The high voltage amplitude in these systems is a function of the horizontal deflection system. The deflection transformer itself is tuned to a harmonic of the horizontal line frequency. Thus changes in tuning caused by changes in component values often give rise to large amplitude increases in the retrace voltage with concomitant increases in the high voltage. The inner and outer conductive coatings on the funnel of the picture tube, in conjunction with the high dielectric of the glass, function as a filter capacitor for the ultor voltage.
Upward changes in the high voltage pose very serious problems including that of damage to the receiver by insulation breakdown of various components. Radiation is also a function of the high voltage present in the receiver. Recently, the U.S. Department of Health, Education and Welfare established compliance standards for television receivers which dictate the maximum allowable radiation which may be emitted under specified fault conditions as well as other safety standards. Becuase of the possible consequences, should receivers be found in "non-compliance" with these standards, it is prudent for manufacturers to take precautions to assure that the receiver high voltage is controlled and that no receiver will be in non-compliance.
As would be expected, a number of techniques and circuit arrangements have evolved for controlling ultor voltage. Even before the government standards, control of high voltage for the purpose of improving receiver performance and optimizing the reproduced display was an important goal of television manufacturers. (Good high voltage regulation helps maintain picture, brightness, size, stability and focus, for example.) Such control circuits sense a characteristic of the deflection system output, such as the high or boost voltage amplitude, and use it in a control loop to adjust the horizontal drive. While the circuits generally perform well, they ordinarily cannot satisfy the stringent "failure-proof" requirements of the government standards, which demand compliance even under imposed fault conditions. Thus the art has been forced into elaborate "fail-safe" systems of high voltage control.

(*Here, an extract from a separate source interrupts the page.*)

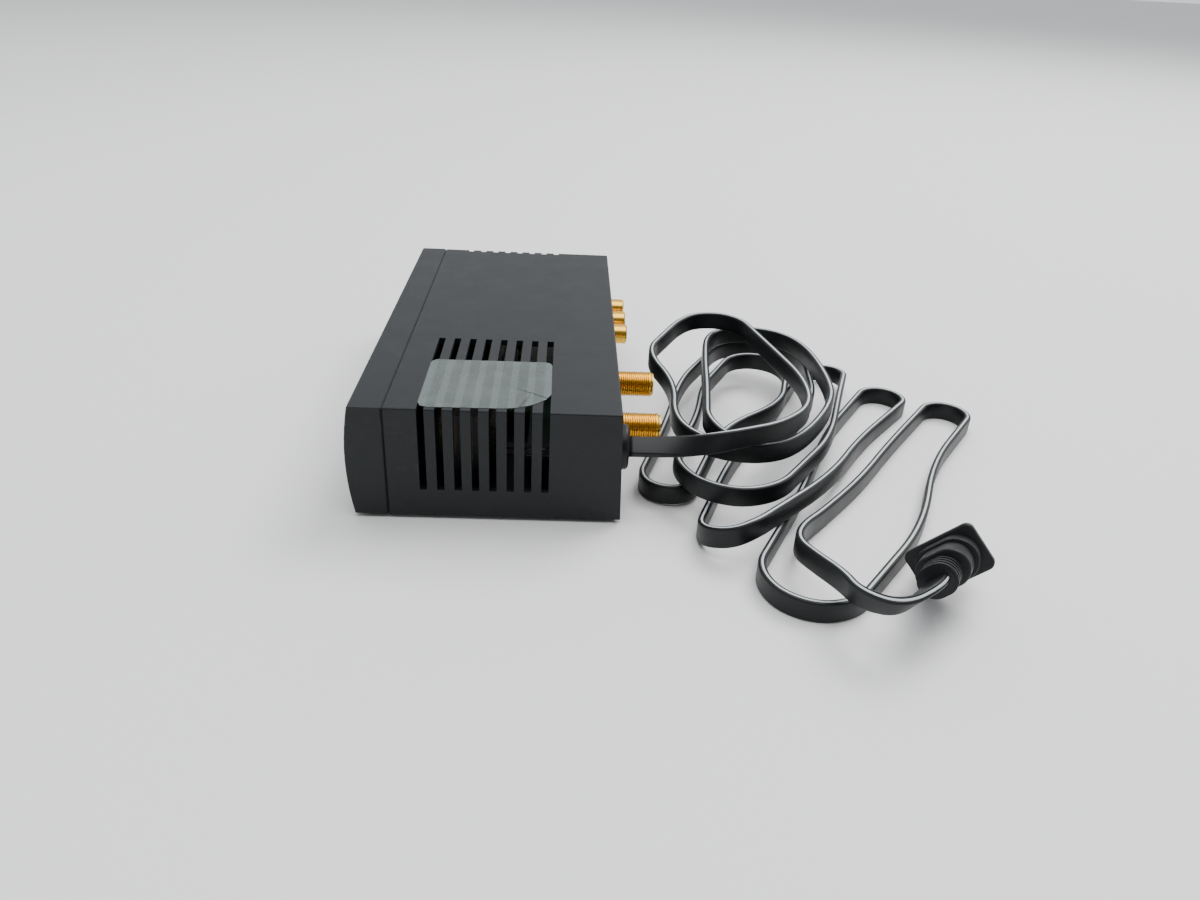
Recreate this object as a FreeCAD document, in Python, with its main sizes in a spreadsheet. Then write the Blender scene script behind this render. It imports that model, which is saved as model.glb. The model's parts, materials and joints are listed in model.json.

U.S. Pat. No. 3,789,260, issued 1/29/74, discloses a circuit arrangement for sensing amplitude changes in the voltage developed across the horizontal deflection yoke capacitor, which voltage is related to the high voltage developed for the picture tube. In the event the sensed voltage exceeds a certain maximum the horizontal synchronization of the receiver is disabled to render the picture unviewable.
U.S. Pat. No. 3,795,767, issued 3/5/74, monitors the receiver boost voltage and disables the video circuit whenever the boost voltage exceeds a predetermined level. Disabling the video circuit removes the picture from the screen.
U.S. Pat. No. 3,881,135, issued 4/29/75, also monitors boost voltage and, in response to a predetermined rise therein, disables the entire deflection system, which, of course, also disables the ultor and boost voltages.
These three patents are believed representative of prior art approaches for precluding receiver operation under an excessive high voltage condition. There are, of course, many circuit arrangements which attempt to directly limit the magnitude of the high voltage. A well-known example is that of the spark gap which is designed to flash over at a predetermined voltage level. The known prior art solutions monitor the magnitude of the high voltage or a voltage related thereto.
It will be readily appreciated that, while the purpose of all these circuits is to preclude a non-compliance condition with the government standards from occurring, it is equally important that the failure-circuit not operate sporadically or erroneously. An unfortunate characteristic of most of the amplitude-responsive detection systems is that they are quite prone to spurious operation from noise and other forms of interference. If precautions are taken to minimize their noise responsiveness, their "safety" value is diminished. Also, due to normal variations in device characteristics and production tolerances, it is very difficult to economically make receivers with prior art protection circuits which will assure safe operation without being prone to spurious actuation. Thus there exists a need for a reliable excessive high voltage shutdown system which exhibits greater immunity to spurious operation than systems of the prior art.